Ah, but when I say that I changed jobs unexpectedly, I don't think my case was that unusual.  I think there are more than a few of my classmates that had already made job changes within two years.  This highlights the ever migratory world of legal employment.  Just like circus carnies, many will dabble in a variety of trades and employers.  Many fall off the hamster wheel they get tired enough, so it leaves this interesting picture of what true Darwinism looks like when seeing which people make it to the golden status of old geezer attorney.  Most of the people who are hired at big firms are gone within a few short years and new room is made for another round of people who think they've struck it big.

So, what they really need when measuring law school statistics is basically the equivalent to the life cycle of a star sort of diagram.
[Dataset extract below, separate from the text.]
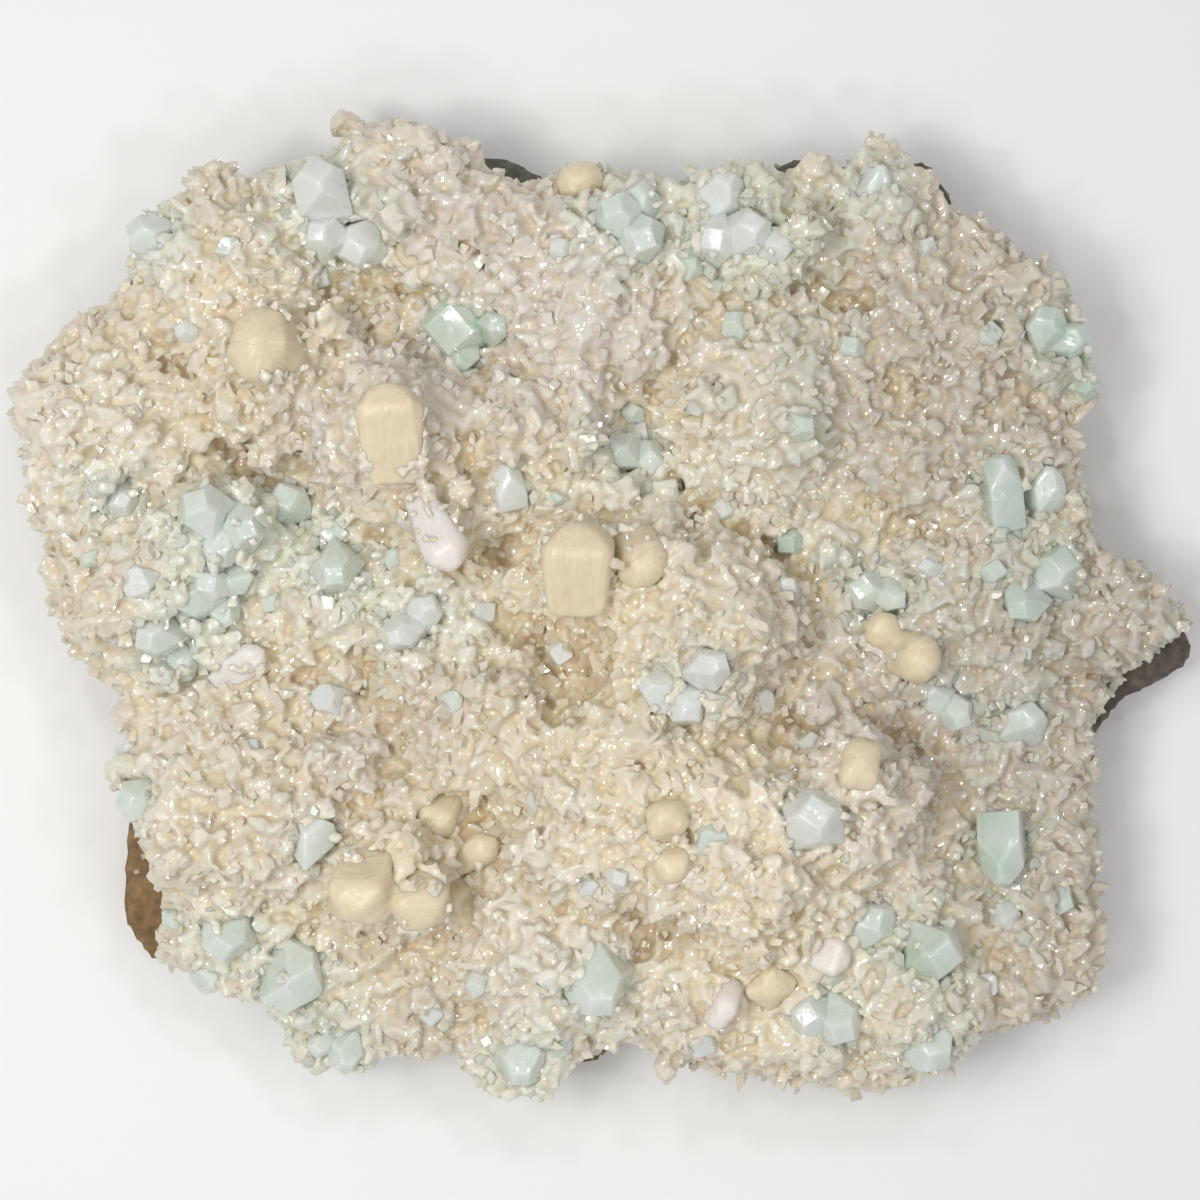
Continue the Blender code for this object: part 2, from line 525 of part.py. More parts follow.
def seen_point(body, px, py):
    """Where the line of sight through a plan pixel first meets the body."""
    eye = Vector((0, 0, EYE_HEIGHT))
    hit = body.ray_cast(eye, plan_point(px, py, 0) - eye)[0]
    return hit or plan_point(px, py, RIM_LEVEL)


def crystal_place(crystal, body):
    place = seen_point(body, crystal.px, crystal.py) + Vector((0, 0, crystal.lift * MM))
    angles = (math.radians(a) for a in (crystal.lean, crystal.toward, crystal.spin))
    return Matrix.Translation(place) @ turned(*angles)


def crystal_faces(crystal, swell=0.0):
    sizes = (crystal.width, crystal.thick, crystal.above, crystal.below)
    return HABITS[crystal.habit](*(size * MM for size in sizes), crystal.tip, swell)


def build_crystals(body, home, helpers, seats, looks):
    """Every large crystal. Those that grew into each other are one node."""
    nodes = {}
    for crystal in CRYSTALS:
        place = crystal_place(crystal, body)
        mesh = crystal_mesh(crystal.node, crystal_faces(crystal))
        seat = new_object(crystal.node + "_seat", crystal_mesh("seat", crystal_faces(crystal, GAP)), seats)
        as_cutter(seat).matrix_world = place
        material = looks["apophyllite" if crystal.node.startswith("apophyllite") else "stilbite"]
        if crystal.node not in nodes:
            nodes[crystal.node] = new_object(crystal.node, mesh, home, material)
            nodes[crystal.node].matrix_world = place
            continue
        other = as_cutter(new_object(crystal.node + "_grown_on", mesh, helpers, material))
        other.matrix_world = place
        join = nodes[crystal.node].modifiers.new("grown_together", "BOOLEAN")
        join.operation = "UNION"
        join.solver = "EXACT"
        join.object = other


def fused_sites(form, count, spacing, dice):
    """Places and normals spread over the upper side and rim of a skin."""
    form.faces.ensure_lookup_table()
    faces = [
        face
        for face in form.faces
        if face.normal.z > FUSED_STEEPEST and face.calc_center_median().z > FUSED_LOWEST
    ]
    areas = [f.calc_area() for f in faces]
    sites = []
    for _ in range(FUSED_TRIES):
        face = dice.choices(faces, areas)[0]
        a, b, c = (v.co for v in face.verts[:3])
        u, v = dice.random(), dice.random()
        if u + v > 1:
            u, v = 1 - u, 1 - v
        place = a + (b - a) * u + (c - a) * v
        if all((place - other).length > spacing for other, _ in sites):
            sites.append((place, face.normal.copy()))
        if len(sites) == count:
            break
    return sites


def fuse_small_crystals(skin, home):
    """Short thick stilbite crystals, grown at the lean of the skin under them."""
    dice = random.Random(SEED)
    form = bmesh.new()
    form.from_mesh(skin.data)
    bmesh.ops.triangulate(form, faces=form.faces)
    for place, normal in fused_sites(form, FUSED_COUNT, FUSED_SPACING, dice):
        length = dice.uniform(*FUSED_LENGTH)
        width = length * dice.uniform(*FUSED_WIDTH)
        thick = width * dice.uniform(*FUSED_THICKNESS)
        faces = chisel_faces(width, thick, length, FUSED_ROOT)
        lean = normal + Vector(dice.uniform(-FUSED_LEAN, FUSED_LEAN) for _ in range(3))
        turn = lean.to_track_quat("Z", "Y").to_matrix().to_4x4()
        spin = Matrix.Rotation(dice.uniform(0, math.tau), 4, "Z")
        crystal = as_cutter(new_object("fused_crystal", crystal_mesh("fused_crystal", faces), home))
        crystal.matrix_world = Matrix.Translation(place) @ turn @ spin
    form.free()


def boolean(obj, name, operation, group):
    cut = obj.modifiers.new(name, "BOOLEAN")
    cut.operation = operation
    cut.solver = "EXACT"
    cut.operand_type = "COLLECTION"
    cut.collection = group


def keep_largest_island(form):
    """Drops crumbs that a seat cut loose from the carpet."""
    left, islands = set(form.verts), []
    while left:
        stack, island = [left.pop()], []
        while stack:
            vert = stack.pop()
            island.append(vert)
            near = {e.other_vert(vert) for e in vert.link_edges} & left
            left -= near
            stack.extend(near)
        islands.append(island)
    islands.sort(key=len)
    for crumb in islands[:-1]:
        bmesh.ops.delete(form, geom=crumb, context="VERTS")


def finish_body(obj, material):
    body = settle(obj)
    edited(body, keep_largest_island)
    body.data.materials.clear()
    body.data.materials.append(material)


def build_skin(home, cutters):
    """The carpet's bare form: the plate and its mounds, lumped, as one closed skin."""
    slab = outline_slab("stilbite_druse", DRUSE_EDGE_PX, RIM_LEVEL, DRUSE_FOOT, DRUSE_TOP, RIM_ROUND, home)
    edited(slab, lambda form: add_mounds(form, MOUNDS))
    plate = voxelled(slab, DRUSE_VOXEL, 0)
    trim = plate.modifiers.new("trim_to_edge", "BOOLEAN")
    trim.operation = "INTERSECT"
    trim.solver = "EXACT"
    trim.object = sight_block("carpet_edge", DRUSE_EDGE_PX, 0, CUTTER_DEPTH, cutters)
    skin = voxelled(plate, DRUSE_VOXEL, SMOOTHING)
    edited(skin, swell_druse)
    return thinned(skin, DRUSE_FACES)


def build_druse(skin, helpers, cutters, seats, material):
    fused = bpy.data.collections.new("fused_crystals")
    helpers.children.link(fused)
    fuse_small_crystals(skin, fused)
    below = bpy.data.collections.new("under_the_carpet")
    cutters.children.link(below)
    seam_sheet("carpet_seam", GAP / 2, False, below)
    boolean(skin, "small_crystals", "UNION", fused)
    boolean(skin, "seam", "DIFFERENCE", below)
    boolean(skin, "seats", "DIFFERENCE", seats)
    bpy.context.view_layer.update()
    finish_body(skin, material)


def flat_back(home):
    """A block that cuts the rock off flat at the table."""
    form = bmesh.new()
    bmesh.ops.create_cube(form, size=1)
    mesh = bpy.data.meshes.new("flat_back")
    form.to_mesh(mesh)
    form.free()
    block = as_cutter(new_object("flat_back", mesh, home))
    block.scale = (CUTTER_SPAN, CUTTER_SPAN, CUTTER_DEPTH)
    block.location.z = -CUTTER_DEPTH / 2


def build_rock(home, cutters, material):
    slab = outline_slab("basalt_matrix", ROCK_EDGE_PX, ROCK_LEVEL, ROCK_FOOT, ROCK_TOP, 0, home)
    rock = voxelled(slab, ROCK_VOXEL, ROCK_SMOOTHING)
    edited(rock, roughen_rock)
    rock = thinned(rock, ROCK_FACES)
    away = bpy.data.collections.new("cut_from_the_rock")
    cutters.children.link(away)
    seam_sheet("rock_seam", -GAP / 2, True, away)
    flat_back(away)
    boolean(rock, "flat_back_and_seam", "DIFFERENCE", away)
    bpy.context.view_layer.update()
    finish_body(rock, material)


def main():
    clear_scene()
    home = new_collection("apophyllite_cluster")
    helpers = new_collection("helpers")
    cutters = new_collection("cutters")
    seats = bpy.data.collections.new("seats")
    cutters.children.link(seats)
    looks = {
        "basalt": new_material("basalt", ROCK_BROWN, 0.9),
        "stilbite": new_material("stilbite", CREAM, 0.4),
        "apophyllite": new_material("apophyllite", PALE_GREEN, 0.2, 0.5),
    }
    skin = build_skin(home, cutters)
    body = BVHTree.FromObject(skin, bpy.context.evaluated_depsgraph_get())
    build_crystals(body, home, helpers, seats, looks)
    build_rock(home, cutters, looks["basalt"])
    build_druse(skin, helpers, cutters, seats, looks["stilbite"])


main()
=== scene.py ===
"""Looks of the apophyllite cluster: small and large crystals, the rock, the light and the camera.

Everything is in metres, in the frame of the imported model: +Z up, and the rock's flat back at z = 0.
Plan pixels are places in a 1200 x 1200 picture taken from straight above.
"""

import math
from itertools import combinations
from typing import NamedTuple

import bmesh
import bpy
import numpy as np
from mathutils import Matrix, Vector, noise
from mathutils.bvhtree import BVHTree


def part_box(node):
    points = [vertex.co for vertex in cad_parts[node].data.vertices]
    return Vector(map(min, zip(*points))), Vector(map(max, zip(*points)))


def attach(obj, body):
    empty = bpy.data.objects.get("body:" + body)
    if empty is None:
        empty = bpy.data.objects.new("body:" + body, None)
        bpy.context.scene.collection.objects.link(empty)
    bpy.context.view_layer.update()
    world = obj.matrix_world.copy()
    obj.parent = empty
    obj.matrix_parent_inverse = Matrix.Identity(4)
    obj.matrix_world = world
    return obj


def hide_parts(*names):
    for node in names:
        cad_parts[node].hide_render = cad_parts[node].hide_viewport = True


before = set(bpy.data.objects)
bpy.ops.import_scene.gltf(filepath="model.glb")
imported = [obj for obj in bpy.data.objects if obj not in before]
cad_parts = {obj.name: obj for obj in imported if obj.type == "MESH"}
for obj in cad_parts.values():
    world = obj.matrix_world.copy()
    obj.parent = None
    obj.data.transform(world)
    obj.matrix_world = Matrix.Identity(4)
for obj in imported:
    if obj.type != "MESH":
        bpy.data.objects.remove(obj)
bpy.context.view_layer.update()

MM = 0.001
SEED = 7

# Camera: straight above the specimen, with the picture's middle at the height of the rim
EYE_HEIGHT = 0.950
RIM_HEIGHT = 35 * MM
FOCUS_PX = 2767.0
PLAN_CENTRE_PX = (604.0, 606.0)
PICTURE_PX = 1200
SENSOR_MM = 36.0

# The carpet's ground: its grain, how far it lies inside the solid, its usual height,
# and how far from a large crystal it starts to swell
GROUND_VOXEL = 1.98 * MM
INSET = 1.0 * MM
SIDE_INSET = 1.4 * MM
CRUST_HEIGHT = 45 * MM
SEAT_REACH = 2.5 * MM

# Width and height of the ground's lumps
SWELLS = [(21 * MM, 4.5 * MM), (11 * MM, 2.6 * MM), (5.5 * MM, 1.0 * MM)]

# Rounds of smoothing that find the ground's slopes, level places, rim and hollows
SLOPE_ROUNDS = 6
LEVEL_ROUNDS = 90
RIM_ROUNDS = 24
RECESS_ROUNDS = 160
# Depth of a hollow at which its painted shade is full
RECESS_DEPTH = 6 * MM

# The carpet's fused skin: its grain, its creases, where shade is painted amber and the crests painted
# lighter, and how near the rock it is left open
CARPET_VOXEL = 1.0 * MM
CREASE_ROUNDS = 14
# Depth of a crease at which its painted shade is full
CREASE_DEPTH = 0.55 * MM
HIDDEN_GAP = 1.2 * MM

# The share of its length by which a small crystal is sunk into the ground
SUNK = 0.08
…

Step 1:  The non-attorney enters a ring of dark matter and is compressed for 3 years until nuclear reaction takes place.

Step 2:  The new lawyer is launched from the nursery where they are humiliated by people with high school diplomas and 20 years experience in the field they are trying to work in.

Step 3:  The new lawyer is tired of working for the jackass who is paying them nothing and keeping the rest of it for hookers and private planes.  The new lawyer decides they too can have hookers and private planes.

Step 4:  The new lawyer creates a new law firm.  They may even "go in" with someone.  Unbeknownst to new lawyer, the new partner is setting about in stealing their clients behind their back.  The new venture falls apart and moving trucks are brought in during the middle of the night to haul away case files without a Dear John letter. 

Step 5:  Bitterness and alcohol ensues.  Complaints to the state bar are made about your failure to keep the client apprised of their case.  Somewhere along the way, you may need to make a stop at the special attorney AA meetings as recommended by the State bar and have your work overseen by another attorney as you are on "probation."

Step 6:  Tort reform bills are passed.  The business base dries up, and the lawyer seeks out a last minute certification to teach high school English.  The student loans from years past are still hovering around like a goddamn horse fly that is determined as all hell to take away a yummy chunk of your arm if you would only hold still just long enough.  Oddly, even though you've paid on them for nearly 10 years at this point, they are still nearly about the same size as the day you graduated from law school thanks to deferments and low income and such.

Yes, so only if we could get attorneys to write out their full bio, then people who are thinking about law school may understand because numerical statistics just don't cut it.